>> BEGIN
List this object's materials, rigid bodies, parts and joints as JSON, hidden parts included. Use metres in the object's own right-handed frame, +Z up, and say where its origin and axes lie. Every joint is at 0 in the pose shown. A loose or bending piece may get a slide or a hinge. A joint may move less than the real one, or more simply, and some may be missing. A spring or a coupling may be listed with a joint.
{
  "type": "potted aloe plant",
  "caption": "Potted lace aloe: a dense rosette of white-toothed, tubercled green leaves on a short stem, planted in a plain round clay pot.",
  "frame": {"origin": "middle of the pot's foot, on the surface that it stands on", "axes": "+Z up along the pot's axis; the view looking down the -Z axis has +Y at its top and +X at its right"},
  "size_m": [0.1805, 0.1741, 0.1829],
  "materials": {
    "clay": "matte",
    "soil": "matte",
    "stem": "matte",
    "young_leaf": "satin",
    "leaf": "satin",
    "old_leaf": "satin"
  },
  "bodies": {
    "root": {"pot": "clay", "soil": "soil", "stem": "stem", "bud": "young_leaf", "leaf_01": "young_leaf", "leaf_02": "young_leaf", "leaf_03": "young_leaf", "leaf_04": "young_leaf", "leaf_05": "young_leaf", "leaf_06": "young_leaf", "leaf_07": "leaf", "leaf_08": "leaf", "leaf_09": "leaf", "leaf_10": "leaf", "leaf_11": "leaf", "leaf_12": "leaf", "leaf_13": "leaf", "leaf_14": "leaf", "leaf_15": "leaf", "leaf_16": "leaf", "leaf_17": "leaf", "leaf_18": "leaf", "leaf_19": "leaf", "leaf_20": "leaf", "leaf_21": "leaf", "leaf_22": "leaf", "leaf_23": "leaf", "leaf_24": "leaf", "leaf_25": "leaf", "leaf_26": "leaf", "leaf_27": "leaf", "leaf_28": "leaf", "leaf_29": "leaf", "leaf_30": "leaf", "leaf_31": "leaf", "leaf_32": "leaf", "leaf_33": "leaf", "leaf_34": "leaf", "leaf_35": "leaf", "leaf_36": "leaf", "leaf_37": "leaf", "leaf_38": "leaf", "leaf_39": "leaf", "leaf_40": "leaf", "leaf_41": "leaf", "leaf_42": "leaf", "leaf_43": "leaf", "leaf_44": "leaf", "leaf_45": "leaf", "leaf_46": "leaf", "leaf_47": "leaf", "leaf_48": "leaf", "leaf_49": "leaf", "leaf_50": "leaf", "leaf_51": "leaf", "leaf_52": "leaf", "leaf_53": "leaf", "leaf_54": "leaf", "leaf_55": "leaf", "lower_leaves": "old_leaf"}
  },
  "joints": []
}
>> END
>> BEGIN
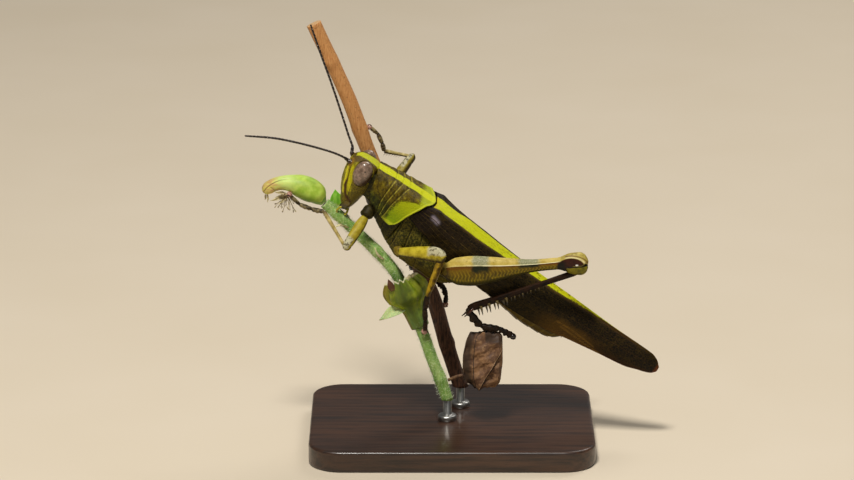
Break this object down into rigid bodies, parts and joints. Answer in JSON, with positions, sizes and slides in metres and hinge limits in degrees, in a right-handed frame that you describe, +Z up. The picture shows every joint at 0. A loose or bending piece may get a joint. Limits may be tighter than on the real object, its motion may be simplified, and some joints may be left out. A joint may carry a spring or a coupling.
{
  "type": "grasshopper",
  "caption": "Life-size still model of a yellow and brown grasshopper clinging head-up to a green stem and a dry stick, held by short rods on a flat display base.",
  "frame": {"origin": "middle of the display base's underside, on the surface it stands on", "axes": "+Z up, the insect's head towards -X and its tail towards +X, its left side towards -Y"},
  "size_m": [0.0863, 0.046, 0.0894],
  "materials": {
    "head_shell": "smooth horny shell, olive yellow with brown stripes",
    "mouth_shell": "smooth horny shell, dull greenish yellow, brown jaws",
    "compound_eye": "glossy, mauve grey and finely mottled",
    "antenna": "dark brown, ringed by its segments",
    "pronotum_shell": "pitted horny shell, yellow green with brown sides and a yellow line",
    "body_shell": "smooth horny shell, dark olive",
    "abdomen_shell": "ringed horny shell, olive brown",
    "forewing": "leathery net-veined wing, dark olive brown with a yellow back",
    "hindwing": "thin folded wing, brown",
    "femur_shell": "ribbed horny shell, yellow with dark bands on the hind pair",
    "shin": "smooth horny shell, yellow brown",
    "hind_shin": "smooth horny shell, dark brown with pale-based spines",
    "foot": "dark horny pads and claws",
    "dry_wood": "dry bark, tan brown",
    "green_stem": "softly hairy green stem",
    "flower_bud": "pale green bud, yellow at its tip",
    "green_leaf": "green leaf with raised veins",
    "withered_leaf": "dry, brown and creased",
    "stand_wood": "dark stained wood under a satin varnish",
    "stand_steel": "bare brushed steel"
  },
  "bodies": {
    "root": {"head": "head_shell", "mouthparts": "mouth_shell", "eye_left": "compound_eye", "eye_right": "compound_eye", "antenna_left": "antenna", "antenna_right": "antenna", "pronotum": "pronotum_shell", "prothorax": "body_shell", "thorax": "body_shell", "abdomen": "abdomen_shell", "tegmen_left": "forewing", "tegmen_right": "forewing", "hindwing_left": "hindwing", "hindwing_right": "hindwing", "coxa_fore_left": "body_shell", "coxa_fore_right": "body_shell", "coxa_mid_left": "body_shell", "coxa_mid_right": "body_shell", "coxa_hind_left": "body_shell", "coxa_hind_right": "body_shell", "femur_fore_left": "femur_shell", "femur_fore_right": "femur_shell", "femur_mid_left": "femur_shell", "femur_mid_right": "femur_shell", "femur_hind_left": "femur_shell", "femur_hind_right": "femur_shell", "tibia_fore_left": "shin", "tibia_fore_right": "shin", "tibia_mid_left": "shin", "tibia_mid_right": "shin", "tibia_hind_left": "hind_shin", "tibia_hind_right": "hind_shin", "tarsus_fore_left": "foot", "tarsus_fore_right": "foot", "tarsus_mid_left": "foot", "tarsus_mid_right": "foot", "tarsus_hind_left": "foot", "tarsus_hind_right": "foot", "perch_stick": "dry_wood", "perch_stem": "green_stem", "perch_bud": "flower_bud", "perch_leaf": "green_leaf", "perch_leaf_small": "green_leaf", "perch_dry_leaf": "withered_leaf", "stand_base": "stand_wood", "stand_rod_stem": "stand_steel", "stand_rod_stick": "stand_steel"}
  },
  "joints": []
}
>> END
__What the exercise asks__: Identify which lines contain the word "piece" and copy each one.

__Output of the task__:
List this object's materials, rigid bodies, parts and joints as JSON, hidden parts included. Use metres in the object's own right-handed frame, +Z up, and say where its origin and axes lie. Every joint is at 0 in the pose shown. A loose or bending piece may get a slide or a hinge. A joint may move less than the real one, or more simply, and some may be missing. A spring or a coupling may be listed with a joint.
Break this object down into rigid bodies, parts and joints. Answer in JSON, with positions, sizes and slides in metres and hinge limits in degrees, in a right-handed frame that you describe, +Z up. The picture shows every joint at 0. A loose or bending piece may get a joint. Limits may be tighter than on the real object, its motion may be simplified, and some joints may be left out. A joint may carry a spring or a coupling.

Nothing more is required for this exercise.